The very term, “portraiture” is not the most accurate term to use when referring to medieval likenesses of actual individuals (as opposed to fictional or biblical characters). We immediately have to surrender our contemporary definition of portraiture, with its emphasis on the individual. Medieval notions of the body were very different from our own. It is not that people living during the Middle Ages were indistiguishable drones, encouraged to suppress all hints of individuality in appearance. Rather, the body was a site for intense conflict. It was the earthly form in which the soul was incarnated, the vessel connecting the soul with the terrestrial. As such, it was also the conduit through which the soul could be corrupted. Portraits, or likenesses, then, could potentially be traces of the intrinsically flawed body. In other words, nothing could be gained from representing the body as it is seen in this world, when it could be viewed as evidence of the individual’s failings.

Instead, representing the self meant something different: it meant making visually manifest the status and deeds of the individual in order to elevate the reputation of the person depicted, or to endorse a specific manner of living, ruling, or being ruled. So, when we think of medieval portraiture, we absolutely must relinquish our conception of the portrait as the detailed and naturalistic representation of one’s physiognomy. The worst you can do, when looking at medieval art, is make the assumption that the artists were too unskilled to render “realistic” images. They were not. A glance at a decent illuminated manuscript or the scuptured facade of a cathedral should easily disuade you of that notion.

(A good reference: Thomas Dale, “The Individual, the Resurrected Body, and Romanesque Portraiture: The Tomb of Rudolf von Schwaben in Merseburg,” Speculum 77 [2002], 707-743.)
Why use the term portraiture, then? For convenience and in order to call into question our contemporary notion of what constitutes a portrait. Concerning convenience, “portrait” implies the likeness of a specific individual who is or was at some point living. But rather than assume, as we currently do, that the likeness reflects the outward appearance of the individual, or even his unique character, I’d like to make known the medieval conception of the portrait.
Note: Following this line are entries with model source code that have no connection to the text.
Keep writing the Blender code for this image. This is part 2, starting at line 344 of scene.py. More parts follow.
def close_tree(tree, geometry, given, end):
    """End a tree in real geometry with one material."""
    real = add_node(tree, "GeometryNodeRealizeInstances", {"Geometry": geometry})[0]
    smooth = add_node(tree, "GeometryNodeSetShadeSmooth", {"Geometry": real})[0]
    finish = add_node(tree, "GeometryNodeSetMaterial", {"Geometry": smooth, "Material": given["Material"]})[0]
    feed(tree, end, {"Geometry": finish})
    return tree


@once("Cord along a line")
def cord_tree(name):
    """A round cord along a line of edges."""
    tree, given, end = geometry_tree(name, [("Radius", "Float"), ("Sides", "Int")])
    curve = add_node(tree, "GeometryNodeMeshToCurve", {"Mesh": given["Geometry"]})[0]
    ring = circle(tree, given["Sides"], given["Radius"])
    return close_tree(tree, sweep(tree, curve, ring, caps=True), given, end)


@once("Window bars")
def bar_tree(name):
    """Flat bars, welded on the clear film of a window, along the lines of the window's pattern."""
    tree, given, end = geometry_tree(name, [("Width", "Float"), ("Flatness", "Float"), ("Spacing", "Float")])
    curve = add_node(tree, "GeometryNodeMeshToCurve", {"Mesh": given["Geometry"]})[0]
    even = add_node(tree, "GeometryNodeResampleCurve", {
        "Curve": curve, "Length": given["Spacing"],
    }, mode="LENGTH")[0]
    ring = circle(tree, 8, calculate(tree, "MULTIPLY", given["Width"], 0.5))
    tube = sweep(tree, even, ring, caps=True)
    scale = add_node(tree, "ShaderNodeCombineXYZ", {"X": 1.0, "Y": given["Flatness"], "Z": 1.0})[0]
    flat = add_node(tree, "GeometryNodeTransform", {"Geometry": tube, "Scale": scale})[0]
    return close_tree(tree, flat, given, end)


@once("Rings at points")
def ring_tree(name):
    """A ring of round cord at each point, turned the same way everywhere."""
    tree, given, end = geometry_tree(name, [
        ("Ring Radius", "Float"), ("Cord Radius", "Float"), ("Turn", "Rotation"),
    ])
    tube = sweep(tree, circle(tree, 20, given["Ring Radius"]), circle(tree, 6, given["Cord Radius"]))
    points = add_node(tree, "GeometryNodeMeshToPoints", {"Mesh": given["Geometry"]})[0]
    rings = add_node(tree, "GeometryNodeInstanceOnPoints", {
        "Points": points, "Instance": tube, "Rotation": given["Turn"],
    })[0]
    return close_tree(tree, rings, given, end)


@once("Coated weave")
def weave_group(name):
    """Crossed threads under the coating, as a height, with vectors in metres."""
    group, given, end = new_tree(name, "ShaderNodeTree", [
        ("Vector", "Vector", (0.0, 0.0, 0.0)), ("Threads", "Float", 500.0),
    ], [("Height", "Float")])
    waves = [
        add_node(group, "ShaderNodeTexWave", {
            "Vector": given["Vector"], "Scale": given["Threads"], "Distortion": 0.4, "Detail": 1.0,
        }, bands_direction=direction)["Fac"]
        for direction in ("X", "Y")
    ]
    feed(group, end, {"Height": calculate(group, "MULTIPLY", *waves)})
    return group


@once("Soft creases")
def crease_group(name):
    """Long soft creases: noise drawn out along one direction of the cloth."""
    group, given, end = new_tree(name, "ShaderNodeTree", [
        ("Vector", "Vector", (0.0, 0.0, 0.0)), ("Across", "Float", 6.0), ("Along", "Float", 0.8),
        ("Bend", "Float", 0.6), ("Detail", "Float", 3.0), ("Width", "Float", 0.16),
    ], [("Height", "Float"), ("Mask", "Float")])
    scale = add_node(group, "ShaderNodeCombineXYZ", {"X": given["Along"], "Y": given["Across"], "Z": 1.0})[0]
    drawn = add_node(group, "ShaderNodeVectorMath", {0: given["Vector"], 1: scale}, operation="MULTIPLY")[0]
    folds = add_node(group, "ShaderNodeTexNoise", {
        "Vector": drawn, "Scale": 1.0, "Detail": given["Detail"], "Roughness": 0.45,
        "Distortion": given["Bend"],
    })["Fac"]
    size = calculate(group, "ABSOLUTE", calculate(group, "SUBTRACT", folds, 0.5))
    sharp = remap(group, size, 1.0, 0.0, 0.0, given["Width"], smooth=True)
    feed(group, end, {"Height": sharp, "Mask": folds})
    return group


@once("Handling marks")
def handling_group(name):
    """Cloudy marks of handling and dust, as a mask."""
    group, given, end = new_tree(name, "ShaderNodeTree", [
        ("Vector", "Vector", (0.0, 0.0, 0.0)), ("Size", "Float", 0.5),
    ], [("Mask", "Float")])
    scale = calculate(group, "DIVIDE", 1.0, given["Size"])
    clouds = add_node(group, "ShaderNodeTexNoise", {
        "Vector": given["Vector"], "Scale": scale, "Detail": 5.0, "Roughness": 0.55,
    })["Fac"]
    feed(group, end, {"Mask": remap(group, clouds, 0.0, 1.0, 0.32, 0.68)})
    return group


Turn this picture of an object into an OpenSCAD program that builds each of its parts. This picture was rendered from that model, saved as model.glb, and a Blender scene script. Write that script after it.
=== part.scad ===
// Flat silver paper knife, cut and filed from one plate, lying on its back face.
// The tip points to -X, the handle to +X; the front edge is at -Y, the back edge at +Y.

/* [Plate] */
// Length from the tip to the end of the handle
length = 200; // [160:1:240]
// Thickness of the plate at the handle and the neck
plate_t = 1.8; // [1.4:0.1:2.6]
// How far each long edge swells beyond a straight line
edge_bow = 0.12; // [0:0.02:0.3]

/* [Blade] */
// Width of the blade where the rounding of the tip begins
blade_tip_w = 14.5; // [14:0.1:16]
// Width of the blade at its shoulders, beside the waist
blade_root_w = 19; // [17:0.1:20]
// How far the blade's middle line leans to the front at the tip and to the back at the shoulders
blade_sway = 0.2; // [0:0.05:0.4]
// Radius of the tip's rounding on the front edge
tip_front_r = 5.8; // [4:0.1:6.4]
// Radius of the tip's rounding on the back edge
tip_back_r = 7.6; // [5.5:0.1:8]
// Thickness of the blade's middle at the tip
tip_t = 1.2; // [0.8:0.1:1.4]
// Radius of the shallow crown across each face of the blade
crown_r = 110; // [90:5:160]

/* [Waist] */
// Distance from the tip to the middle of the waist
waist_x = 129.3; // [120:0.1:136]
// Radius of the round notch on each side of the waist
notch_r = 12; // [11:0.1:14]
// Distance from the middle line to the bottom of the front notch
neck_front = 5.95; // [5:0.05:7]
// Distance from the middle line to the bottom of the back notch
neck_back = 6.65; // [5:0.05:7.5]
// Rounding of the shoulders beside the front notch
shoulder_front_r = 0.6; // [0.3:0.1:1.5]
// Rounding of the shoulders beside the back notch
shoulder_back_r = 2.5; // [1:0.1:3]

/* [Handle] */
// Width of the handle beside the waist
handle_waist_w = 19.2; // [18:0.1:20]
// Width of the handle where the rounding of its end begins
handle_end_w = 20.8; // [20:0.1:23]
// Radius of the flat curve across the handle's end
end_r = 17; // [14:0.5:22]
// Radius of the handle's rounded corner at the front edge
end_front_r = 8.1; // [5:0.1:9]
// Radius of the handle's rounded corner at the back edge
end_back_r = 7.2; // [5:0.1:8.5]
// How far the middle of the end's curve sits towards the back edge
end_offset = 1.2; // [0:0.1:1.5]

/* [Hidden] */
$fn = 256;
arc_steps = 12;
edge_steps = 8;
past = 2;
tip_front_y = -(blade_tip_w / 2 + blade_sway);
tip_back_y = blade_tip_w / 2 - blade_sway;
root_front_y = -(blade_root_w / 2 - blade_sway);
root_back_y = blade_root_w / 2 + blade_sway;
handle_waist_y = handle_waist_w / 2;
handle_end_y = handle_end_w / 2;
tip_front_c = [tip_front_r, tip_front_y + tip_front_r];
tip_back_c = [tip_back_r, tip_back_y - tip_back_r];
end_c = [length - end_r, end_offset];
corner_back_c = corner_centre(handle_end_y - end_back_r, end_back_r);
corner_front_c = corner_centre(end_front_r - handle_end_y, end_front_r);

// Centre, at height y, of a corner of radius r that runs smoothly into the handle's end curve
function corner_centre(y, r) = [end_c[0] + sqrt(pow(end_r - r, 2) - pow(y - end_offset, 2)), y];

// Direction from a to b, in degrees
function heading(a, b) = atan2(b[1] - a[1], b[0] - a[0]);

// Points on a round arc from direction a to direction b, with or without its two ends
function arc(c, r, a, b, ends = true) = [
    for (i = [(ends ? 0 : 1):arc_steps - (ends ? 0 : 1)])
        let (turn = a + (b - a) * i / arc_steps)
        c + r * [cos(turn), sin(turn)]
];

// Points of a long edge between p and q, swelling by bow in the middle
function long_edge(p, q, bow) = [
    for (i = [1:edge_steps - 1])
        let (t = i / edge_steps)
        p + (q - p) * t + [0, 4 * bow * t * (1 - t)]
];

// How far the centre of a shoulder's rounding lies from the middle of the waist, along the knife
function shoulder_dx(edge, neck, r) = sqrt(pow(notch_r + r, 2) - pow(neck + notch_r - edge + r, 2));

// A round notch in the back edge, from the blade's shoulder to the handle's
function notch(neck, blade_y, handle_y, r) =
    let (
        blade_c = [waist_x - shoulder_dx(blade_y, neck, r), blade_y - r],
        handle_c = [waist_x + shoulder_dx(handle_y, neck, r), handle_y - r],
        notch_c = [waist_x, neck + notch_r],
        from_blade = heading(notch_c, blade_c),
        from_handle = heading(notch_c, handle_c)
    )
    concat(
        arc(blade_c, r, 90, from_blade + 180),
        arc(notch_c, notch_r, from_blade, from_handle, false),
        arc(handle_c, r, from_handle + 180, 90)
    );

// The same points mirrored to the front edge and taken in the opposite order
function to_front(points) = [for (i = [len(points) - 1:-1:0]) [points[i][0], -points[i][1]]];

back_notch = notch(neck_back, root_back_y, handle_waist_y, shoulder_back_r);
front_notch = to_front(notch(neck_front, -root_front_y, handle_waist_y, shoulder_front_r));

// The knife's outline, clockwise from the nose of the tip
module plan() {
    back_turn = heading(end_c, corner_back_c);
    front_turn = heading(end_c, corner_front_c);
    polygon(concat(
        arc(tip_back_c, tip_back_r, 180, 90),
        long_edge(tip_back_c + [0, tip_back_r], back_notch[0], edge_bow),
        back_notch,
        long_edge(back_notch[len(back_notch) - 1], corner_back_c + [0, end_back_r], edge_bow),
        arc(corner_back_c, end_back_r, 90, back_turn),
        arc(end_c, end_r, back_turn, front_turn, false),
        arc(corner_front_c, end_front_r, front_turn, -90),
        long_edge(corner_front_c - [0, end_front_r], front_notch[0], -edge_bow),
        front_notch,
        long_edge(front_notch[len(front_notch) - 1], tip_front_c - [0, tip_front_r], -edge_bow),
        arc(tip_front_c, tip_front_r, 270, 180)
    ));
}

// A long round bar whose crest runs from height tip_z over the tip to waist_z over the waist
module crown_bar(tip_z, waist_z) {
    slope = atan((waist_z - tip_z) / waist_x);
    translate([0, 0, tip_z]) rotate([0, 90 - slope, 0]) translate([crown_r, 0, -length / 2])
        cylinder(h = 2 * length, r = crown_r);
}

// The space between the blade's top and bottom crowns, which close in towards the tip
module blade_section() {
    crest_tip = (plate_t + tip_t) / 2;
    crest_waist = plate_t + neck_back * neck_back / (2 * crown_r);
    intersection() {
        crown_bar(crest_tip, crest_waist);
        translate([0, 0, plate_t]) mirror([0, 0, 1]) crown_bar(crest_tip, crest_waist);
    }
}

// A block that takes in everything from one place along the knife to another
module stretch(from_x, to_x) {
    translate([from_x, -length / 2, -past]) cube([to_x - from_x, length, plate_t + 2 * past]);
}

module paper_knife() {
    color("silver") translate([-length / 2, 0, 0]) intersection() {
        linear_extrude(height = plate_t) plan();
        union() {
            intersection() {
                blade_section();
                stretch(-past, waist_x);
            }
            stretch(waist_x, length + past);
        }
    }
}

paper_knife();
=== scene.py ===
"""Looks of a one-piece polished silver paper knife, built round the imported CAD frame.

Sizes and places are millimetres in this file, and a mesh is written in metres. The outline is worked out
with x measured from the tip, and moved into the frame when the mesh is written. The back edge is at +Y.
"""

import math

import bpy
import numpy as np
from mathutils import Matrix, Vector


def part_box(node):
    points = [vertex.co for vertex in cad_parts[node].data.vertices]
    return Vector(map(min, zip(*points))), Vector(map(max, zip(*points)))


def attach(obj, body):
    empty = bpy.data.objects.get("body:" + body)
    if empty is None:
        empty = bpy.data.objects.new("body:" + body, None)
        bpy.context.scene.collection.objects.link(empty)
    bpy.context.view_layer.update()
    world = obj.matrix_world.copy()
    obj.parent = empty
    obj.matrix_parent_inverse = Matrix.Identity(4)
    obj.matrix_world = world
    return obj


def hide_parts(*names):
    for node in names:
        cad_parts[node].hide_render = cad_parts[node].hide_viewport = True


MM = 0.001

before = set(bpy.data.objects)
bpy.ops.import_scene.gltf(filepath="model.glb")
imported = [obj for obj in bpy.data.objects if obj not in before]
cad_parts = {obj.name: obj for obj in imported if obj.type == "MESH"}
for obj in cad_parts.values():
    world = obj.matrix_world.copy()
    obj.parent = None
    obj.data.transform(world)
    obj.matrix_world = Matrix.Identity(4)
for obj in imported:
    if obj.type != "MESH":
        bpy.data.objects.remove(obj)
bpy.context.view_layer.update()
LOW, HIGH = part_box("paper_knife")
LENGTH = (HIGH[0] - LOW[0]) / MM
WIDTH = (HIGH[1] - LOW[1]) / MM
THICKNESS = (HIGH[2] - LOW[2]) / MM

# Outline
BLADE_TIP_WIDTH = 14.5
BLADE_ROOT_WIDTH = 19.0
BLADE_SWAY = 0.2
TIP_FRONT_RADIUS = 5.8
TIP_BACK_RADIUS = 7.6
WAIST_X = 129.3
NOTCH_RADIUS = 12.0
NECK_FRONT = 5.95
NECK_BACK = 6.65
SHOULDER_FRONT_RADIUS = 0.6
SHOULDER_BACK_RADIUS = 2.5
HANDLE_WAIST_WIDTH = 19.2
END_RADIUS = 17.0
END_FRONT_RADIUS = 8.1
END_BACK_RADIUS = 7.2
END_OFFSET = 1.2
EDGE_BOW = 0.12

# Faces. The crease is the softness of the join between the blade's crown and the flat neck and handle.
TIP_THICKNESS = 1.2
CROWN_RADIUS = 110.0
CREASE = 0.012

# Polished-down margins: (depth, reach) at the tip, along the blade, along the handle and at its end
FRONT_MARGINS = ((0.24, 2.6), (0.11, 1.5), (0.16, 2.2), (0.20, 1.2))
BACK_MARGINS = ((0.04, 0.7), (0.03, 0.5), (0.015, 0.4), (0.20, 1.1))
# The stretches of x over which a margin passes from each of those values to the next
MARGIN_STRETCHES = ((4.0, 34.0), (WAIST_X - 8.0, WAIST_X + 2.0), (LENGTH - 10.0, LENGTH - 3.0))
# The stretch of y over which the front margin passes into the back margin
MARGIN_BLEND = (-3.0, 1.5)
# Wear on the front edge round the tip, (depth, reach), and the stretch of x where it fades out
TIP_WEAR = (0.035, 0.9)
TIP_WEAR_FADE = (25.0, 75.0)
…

That is, the almost corporally-negligent representation of an individual through accessories, accoutrements, and appurtenances of status and accomplishment. Indeed, the depiction of the body was so unimportant to the success of a portrait that such likenesses often fell into “types,” such as young, old, Solomonic, chaste, etc.

A last thing before Part 2. Because imagery of the individual was not as pervasive in medieval society as it is today (think of how many snapshots of yourself you’ve seen over the course of your life), each image held a lot more (and a lot more permanent) weight in the mind of the viewer. So the royally sanctioned image of the king seen on a coin wouldn’t have many other images of the king against which to compete.

Gold Noble Hnery VI, 1422-27

Unlike Queen Elizabeth II, whose official images are off-set by numerous informal (well, as informal as a queen can be seen) shots.